= Fatima Sughra Begum =

Pakistan Movement activist

Fatima Sughra Begum (born 1931/1932, Walled City, Lahore – died 25 September 2017), garnered fame as a teenager, when at age 14 in 1947, she ripped down the Union Jack from the Shikarpur, Sindh Civil Secretariat and replaced it with the All-India Muslim League flag.

According to her own account, "When I took down the British flag and replaced it with our Muslim League one, I don't think I really knew what I was doing. It wasn't planned. I was rebellious at that age, 14, and it seemed like a good idea. I was not prepared for it to become such a big symbol of independence. They even gave me a Gold Medal for Services to Pakistan. I was the first ever to receive one." (The Guardian, 2007).

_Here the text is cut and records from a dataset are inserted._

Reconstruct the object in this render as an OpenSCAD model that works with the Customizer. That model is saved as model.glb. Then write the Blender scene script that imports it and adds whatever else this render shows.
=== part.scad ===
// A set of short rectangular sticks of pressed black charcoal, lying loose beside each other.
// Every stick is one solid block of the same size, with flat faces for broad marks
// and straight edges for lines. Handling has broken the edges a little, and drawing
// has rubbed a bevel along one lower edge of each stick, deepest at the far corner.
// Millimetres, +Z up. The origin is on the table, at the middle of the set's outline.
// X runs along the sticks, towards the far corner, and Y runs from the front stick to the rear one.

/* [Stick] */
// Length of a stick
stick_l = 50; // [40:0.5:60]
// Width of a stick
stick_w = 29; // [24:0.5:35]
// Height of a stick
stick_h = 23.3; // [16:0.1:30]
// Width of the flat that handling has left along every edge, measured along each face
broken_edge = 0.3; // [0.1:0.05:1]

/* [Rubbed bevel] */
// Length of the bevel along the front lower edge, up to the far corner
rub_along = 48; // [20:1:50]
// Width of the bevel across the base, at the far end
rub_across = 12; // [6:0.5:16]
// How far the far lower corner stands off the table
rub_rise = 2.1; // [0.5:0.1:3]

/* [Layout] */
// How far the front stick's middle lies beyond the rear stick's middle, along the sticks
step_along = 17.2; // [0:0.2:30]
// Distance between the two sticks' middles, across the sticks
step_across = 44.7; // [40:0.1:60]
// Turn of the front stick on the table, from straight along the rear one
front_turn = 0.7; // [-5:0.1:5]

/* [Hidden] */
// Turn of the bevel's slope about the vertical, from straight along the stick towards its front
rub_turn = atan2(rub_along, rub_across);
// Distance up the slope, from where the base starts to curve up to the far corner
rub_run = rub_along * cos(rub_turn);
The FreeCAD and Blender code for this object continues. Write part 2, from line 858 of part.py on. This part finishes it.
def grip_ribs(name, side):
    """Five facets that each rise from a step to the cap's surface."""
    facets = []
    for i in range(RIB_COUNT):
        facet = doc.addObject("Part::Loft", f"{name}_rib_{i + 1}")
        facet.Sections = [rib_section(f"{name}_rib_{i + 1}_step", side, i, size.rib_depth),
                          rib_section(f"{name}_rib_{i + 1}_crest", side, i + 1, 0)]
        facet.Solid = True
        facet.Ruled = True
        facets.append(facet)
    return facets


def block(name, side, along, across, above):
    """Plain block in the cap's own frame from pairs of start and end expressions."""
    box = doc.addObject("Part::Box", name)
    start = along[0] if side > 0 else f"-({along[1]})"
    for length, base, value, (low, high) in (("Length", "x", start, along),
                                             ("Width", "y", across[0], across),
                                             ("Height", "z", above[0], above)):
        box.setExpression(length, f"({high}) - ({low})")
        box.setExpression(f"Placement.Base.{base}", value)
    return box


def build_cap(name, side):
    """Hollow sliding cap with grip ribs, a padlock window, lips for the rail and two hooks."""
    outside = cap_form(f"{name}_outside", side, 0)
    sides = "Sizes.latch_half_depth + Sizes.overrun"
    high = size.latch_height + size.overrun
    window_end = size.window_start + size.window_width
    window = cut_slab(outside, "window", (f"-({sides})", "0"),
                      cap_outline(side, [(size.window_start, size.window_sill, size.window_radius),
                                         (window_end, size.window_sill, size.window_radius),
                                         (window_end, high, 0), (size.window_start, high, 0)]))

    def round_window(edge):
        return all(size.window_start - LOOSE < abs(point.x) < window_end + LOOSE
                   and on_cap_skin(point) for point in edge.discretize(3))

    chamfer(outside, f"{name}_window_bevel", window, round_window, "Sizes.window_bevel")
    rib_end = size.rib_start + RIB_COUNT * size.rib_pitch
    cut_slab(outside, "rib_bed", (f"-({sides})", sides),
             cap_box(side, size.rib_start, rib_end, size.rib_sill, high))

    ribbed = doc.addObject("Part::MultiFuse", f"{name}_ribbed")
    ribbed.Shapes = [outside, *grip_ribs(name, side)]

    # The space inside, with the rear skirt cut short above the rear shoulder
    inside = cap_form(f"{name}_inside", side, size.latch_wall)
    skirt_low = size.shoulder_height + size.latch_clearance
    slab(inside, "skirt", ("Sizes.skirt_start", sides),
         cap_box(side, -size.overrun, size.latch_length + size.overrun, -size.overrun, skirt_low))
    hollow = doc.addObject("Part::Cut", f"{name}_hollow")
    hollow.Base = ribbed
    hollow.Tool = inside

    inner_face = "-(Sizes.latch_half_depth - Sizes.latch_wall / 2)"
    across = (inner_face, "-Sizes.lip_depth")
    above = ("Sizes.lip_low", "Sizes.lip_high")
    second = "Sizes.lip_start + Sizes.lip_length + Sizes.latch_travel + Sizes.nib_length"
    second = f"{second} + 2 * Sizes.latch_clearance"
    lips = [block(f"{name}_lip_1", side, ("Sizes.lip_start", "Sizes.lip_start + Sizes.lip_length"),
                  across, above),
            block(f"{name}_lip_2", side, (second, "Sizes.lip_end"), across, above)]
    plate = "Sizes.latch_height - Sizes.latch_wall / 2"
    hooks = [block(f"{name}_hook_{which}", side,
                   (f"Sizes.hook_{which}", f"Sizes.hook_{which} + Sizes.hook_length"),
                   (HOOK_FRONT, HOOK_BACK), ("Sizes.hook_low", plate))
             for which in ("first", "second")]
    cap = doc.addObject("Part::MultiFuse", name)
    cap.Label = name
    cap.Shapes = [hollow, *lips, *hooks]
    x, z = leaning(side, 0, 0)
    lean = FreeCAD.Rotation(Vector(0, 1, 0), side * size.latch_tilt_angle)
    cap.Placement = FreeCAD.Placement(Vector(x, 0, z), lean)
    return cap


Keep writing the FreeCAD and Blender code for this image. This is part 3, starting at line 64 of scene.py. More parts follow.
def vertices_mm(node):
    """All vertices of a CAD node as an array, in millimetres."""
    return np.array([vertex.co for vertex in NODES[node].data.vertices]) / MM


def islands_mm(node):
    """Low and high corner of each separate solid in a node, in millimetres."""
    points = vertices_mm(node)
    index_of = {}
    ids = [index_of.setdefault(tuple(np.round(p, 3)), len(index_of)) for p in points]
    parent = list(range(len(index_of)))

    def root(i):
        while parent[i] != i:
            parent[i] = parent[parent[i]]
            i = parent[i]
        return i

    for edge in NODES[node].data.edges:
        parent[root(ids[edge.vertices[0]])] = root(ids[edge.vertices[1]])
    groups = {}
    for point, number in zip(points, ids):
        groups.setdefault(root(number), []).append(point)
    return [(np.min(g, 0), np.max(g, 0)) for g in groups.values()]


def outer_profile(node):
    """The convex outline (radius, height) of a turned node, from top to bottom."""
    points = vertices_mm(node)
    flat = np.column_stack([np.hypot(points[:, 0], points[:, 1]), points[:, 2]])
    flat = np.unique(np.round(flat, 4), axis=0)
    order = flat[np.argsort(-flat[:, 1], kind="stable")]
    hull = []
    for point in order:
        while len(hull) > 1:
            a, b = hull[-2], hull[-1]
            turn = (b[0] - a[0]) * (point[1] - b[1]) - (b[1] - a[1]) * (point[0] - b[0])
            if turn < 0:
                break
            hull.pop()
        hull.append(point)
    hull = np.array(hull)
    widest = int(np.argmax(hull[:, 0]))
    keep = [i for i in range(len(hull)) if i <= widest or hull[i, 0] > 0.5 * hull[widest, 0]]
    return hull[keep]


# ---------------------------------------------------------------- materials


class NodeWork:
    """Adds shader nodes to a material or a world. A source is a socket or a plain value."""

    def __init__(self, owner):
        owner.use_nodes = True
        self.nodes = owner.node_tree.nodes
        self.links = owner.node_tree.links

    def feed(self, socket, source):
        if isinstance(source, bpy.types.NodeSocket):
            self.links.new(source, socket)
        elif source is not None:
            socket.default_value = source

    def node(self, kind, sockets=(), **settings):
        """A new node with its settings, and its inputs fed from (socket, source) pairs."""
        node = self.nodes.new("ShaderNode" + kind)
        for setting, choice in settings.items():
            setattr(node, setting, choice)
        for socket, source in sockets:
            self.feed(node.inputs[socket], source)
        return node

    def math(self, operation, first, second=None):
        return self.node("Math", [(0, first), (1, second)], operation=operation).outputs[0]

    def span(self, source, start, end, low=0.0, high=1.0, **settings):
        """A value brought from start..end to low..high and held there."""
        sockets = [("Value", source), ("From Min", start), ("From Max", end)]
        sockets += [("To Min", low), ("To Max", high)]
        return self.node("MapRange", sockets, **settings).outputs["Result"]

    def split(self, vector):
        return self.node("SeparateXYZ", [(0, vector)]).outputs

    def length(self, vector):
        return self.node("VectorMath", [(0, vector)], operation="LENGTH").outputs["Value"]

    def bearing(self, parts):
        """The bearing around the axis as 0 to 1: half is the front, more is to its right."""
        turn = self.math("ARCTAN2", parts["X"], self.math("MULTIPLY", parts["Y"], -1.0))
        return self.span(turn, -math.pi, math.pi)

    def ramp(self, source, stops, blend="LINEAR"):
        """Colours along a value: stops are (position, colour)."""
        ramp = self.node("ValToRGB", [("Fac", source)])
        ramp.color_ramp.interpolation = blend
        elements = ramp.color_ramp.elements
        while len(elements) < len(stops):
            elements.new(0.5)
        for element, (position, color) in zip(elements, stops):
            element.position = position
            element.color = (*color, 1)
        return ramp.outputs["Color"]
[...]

She received a gold medal in 1987 and a Life Achievement Award, from, respectively, the Pakistan Movement Workers Trust (for "Services to Pakistan") and the Government of pakistan.

==Death==
Fatima Sughra Begum died on 25 September 2017 and was laid to rest at Miani Sahib graveyard in her native Lahore.

==Conflation==
Due to the similarity of her name to that of Sughra Begum, Lady Hidayatullah (also known as Begum Ghulam Hussain Hidayatullah, Begum Hidayatullah, and Lady Hidayatullah),—the wife of diplomat and activist Sir Ghulam Hussain Hidayatullah, a prominent Sindhi political leader—the latter woman (born 1904), who was almost thirty years older than Fatima, and presumably present at the same event, was conflated in certain elements of the media as the author of the Union Jack removal from the Civil Secretariat Lahore in 1947.